Tasawwuf berpangkal pada pribadi Nabi Muhammad SAW. Hakekatnya, tasawwuf berarti mencari jalan untuk memperoleh kecintaan & kesempurnaan rohani. Ahli sufi terkemuka, Zun Nun Al-Mishri megatakan , bahwa yg dimaksud dengan tasawwuf ialah pembebasan dari ragu & putus asa, kemudian tegak berdiri beserta yaqin-iman. Ciri istimewa nya yaitu pengembalian dengan cara mutlak segala persoalan agama & kehidupan kepada kitab & sunnah.

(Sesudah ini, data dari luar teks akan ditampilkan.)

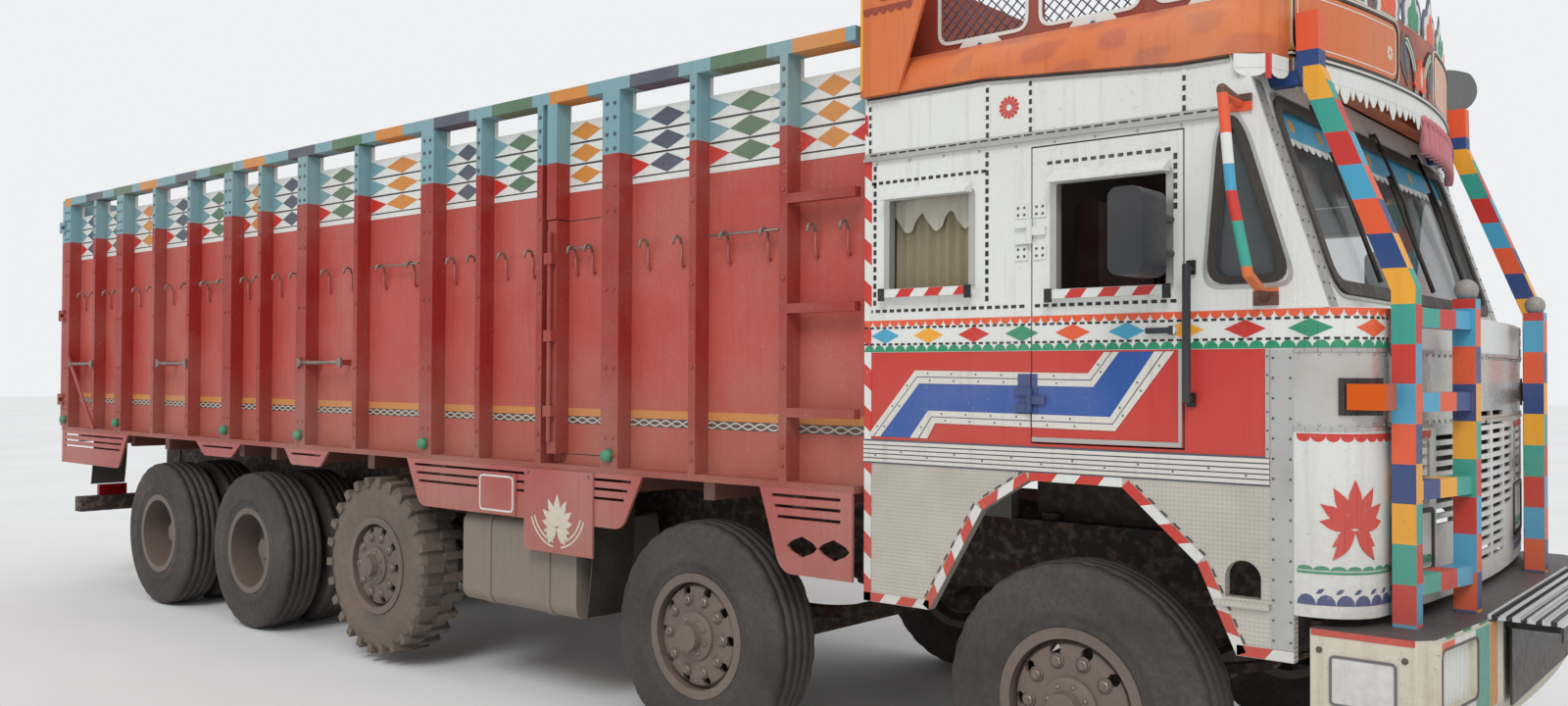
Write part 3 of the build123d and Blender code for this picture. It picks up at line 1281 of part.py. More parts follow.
# Guard bars: painted square tubes on the bumper, tall outer posts and short inner ones.
BAR = 72
GUARD_OUT = 1010
GUARD_IN = 585
GUARD_X = 1072
SHORT_X = 1152
GUARD_KNEE = 1990
GUARD_HEAD = EAVE_FRONT_BOTTOM - 35
GUARD_HEAD_X = 780
GUARD_TOP = GUARD_HEAD + 185
SHORT_TOP = 1975
BALL_RADIUS = 38
CROSS_HEIGHTS = [1050, 1350, 1630, 1900]
CROSS_BAR = 62
BRACKET_Z = (GUARD_HEAD - 52, GUARD_HEAD - 4)

# Mirror stay: a bent tube on the cab's front corner, with a foot plate at each end.
STAY_RADIUS = 17
STAY_POINTS = [(620, 1226, PILLAR_TOP - 90), (630, 1400, PILLAR_TOP - 75), (662, 1410, PILLAR_TOP - 400),
               (712, 1400, 2030), (705, 1226, 1968)]


def guard_bars():
    for side in (-1, 1):
        y = side * GUARD_OUT
        inner = side * GUARD_IN
        tall = square_bar([(GUARD_X, y, BUMPER_TOP), (GUARD_X, y, GUARD_KNEE), (GUARD_HEAD_X, y, GUARD_HEAD),
                           (GUARD_HEAD_X - 4, y, GUARD_TOP)], BAR)
        short = block((SHORT_X - BAR / 2, SHORT_X + BAR / 2), (inner - BAR / 2, inner + BAR / 2),
                      (BUMPER_TOP, SHORT_TOP))
        frame = tall + short + Pos(SHORT_X, inner, SHORT_TOP + 30) * Sphere(BALL_RADIUS)
        for height in CROSS_HEIGHTS:
            frame += cross_bar((GUARD_X, y, height), (SHORT_X, inner, height), CROSS_BAR, CROSS_BAR)
        bracket = block((PILLAR_TOP_X - 60, GUARD_HEAD_X), (y - 25, y + 25), BRACKET_Z)
        frame += bracket - screen_slab() - block((400, PILLAR_TOP_X - 10), (y - 30, y + 30), BRACKET_Z)
        put("guard_bars", frame)
    stay = bent_tube(STAY_POINTS, STAY_RADIUS)
    for x, y, z in (STAY_POINTS[0], STAY_POINTS[-1]):
        stay += block((x - 40, x + 40), (CAB_OUT, CAB_OUT + 10), (z - 28, z + 28))
    stay -= block((400, 900), (CAB_OUT - 100, CAB_OUT), (1900, PILLAR_TOP))
    put("guard_bars", stay, mirrored(stay))


# Lamps: headlamps in the bumper, cowl lamps, corner indicators, tail lamps.
def indicator():
    """The left corner indicator, cut to the cowl's curve."""
    lamp = block((945, 1060), (1080, 1195), (1606, 1688))
    return lamp - plan_sheet(cowl_plan(0), (COWL_BOTTOM, COWL_TOP))


def lamps():
    headlamp = bumper_slice(HEADLAMP_SET, HEADLAMP_DEEP, HEADLAMP_Y, HEADLAMP_Z)
    cowl_lamp = cowl_slice(10, COWL_LAMP_DEEP, COWL_LAMP_Y, COWL_LAMP_Z)
    tail = block((UNDERRUN_X[0], UNDERRUN_X[0] + 45), (790, 1010), (UNDERRUN_Z[1], UNDERRUN_Z[1] + 90))
    for lamp in (headlamp, cowl_lamp, indicator(), tail):
        put("lamps", lamp, mirrored(lamp))


def build():
    chassis()
    engine_block()
    wheels()
    front_ends()
    lift_axle()
    drive_axles()
    leaf_springs()
    tanks()
    battery_box()
    load_floor()
    side_walls()
    headboard()
    rear_end()
    valances()
    cab_shell()
    cab_roof()
    cab_front()
    grille()
    cab_glass()
    seats()
    dashboard()
    roof_carrier()
    front_visor()
    bumper()
    front_step()
    guard_bars()
    lamps()


build()
save()
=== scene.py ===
"""Dresses a decorated five-axle haulage truck: weathered paint, painted bands, fittings and wheels."""

import math
import random

import bmesh
import bpy
from bpy.props import FloatProperty, FloatVectorProperty, PointerProperty
from mathutils import Matrix, Vector


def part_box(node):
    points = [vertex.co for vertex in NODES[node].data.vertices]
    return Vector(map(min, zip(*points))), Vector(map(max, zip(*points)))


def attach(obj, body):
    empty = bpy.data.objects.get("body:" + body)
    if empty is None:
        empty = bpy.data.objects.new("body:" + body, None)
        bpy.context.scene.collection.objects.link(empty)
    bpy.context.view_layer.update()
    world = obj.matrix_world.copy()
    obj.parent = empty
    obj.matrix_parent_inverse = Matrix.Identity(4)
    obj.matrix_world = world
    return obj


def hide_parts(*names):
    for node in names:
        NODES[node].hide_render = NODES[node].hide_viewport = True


bl_info = {
    "name": "Decorated Haulage Truck",
    "version": (1, 0, 0),
    "blender": (4, 5, 0),
    "location": "3D View > Sidebar > Truck",
    "description": "Paints and fits out a decorated haulage truck, piece by piece",
    "category": "Object",
}

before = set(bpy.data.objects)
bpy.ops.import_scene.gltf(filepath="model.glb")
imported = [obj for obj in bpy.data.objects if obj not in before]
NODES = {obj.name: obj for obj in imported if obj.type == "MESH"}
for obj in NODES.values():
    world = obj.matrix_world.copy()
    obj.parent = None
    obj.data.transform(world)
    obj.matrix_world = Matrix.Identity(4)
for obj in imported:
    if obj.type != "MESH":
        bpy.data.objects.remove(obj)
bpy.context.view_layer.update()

# Places along X are drawn from the first axle, which stands this far ahead of the frame's origin.
AXLE = (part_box("tyre_1_left")[0].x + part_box("tyre_1_left")[1].x) / 2
SIDES = {"left": 1, "right": -1}


# Colours


def srgb(red, green, blue):
    """A colour read off a paint card in 0 to 255, as the linear values that shaders take."""
    return tuple(c / 12.92 if c <= 0.04045 else ((c + 0.055) / 1.055) ** 2.4
                 for c in (red / 255, green / 255, blue / 255))


def colour(name, description, card):
    """A colour that the user can change, from its paint card."""
    return FloatVectorProperty(name=name, description=description, subtype="COLOR", size=3,
                               min=0, max=1, default=srgb(*card))


def length(name, description, metres):
    """A length in metres that the user can change."""
    return FloatProperty(name=name, description=description, default=metres, min=0, unit="LENGTH")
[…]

Pada umumnya, ahli-ahli tasawwuf sangat mengutamakan latihan-latihan kebersihan hati & berjaga-jaga tentang penyakit watak hati & juga sangat teliti membebaskan ibadah dari bid’ah & kekeringan zauq (perasaan jiwa). Al Junaid, penghulu sufi Islam menegaskan, bahwa yg mungkin menjadi ahli tasawwuf itu, hanyalah barang siapa yg mengetahui keseluruhan kandungan Al Kitab & Sunnah Rasulullah SAW, karena, sebenar-benar tasawwuf ialah yg memfanakan diri kedalam kemurnian Kitab & Sunnah.

PENINJAUAN FILSAFAT,PENGERTIAN & PERKEMBANGAN

Nabi Yusuf berkata pada ayahnya : “Wahai ayahku! Aku melihat dalam mimpiku sepuluh bintang, matahari & bulan, semuanya sujud kepadaku”. (Quran XI : 4)
Ibnu Arabi yg memasuki fase peralihan pada usia 38 tahun pernah mengucapkan kalimat yg menggambarkan curahan hawa nafsu & kegemaran duniawi yg ditujukan pada anak perempuan gurunya : “Demikian rupa, hatiku terpikat olehnya, pikiran & jiwaku seakan-akan terbelenggu, sehingga setiap nama yg kusebut, namanyalah yg kukehendaki, tiap kampung yg kutuju, kampungnyalah juga seakan-akan yg kumasuki.”

Pada mulanya, orang sufi ternama pun mengagumi pandangan-pandangan yg lahir, yg dapat diraba & dirasakan dengan panca indra. Tetapi, tatkala roh & jiwa mereka semakin matang, lama kelamaan, kepuasan yg dirasakan lahiriah menjadi kecil beralih ke dunia rohani, dunia yg tidak dapat diraba dengan panca indra tetapi dapat dirasa dengan kelezatan perasaan yg halus, dunia yg ghaib, berpadu dengan arti cinta & kesempurnaan. Intinya, tasawwuf itu pada zat nya berpindah dari suatu hal keadaan kepada suatu hal keadaan yg lain, pindah dari alam kebendaaan bumi kepada alam kerohanian langit.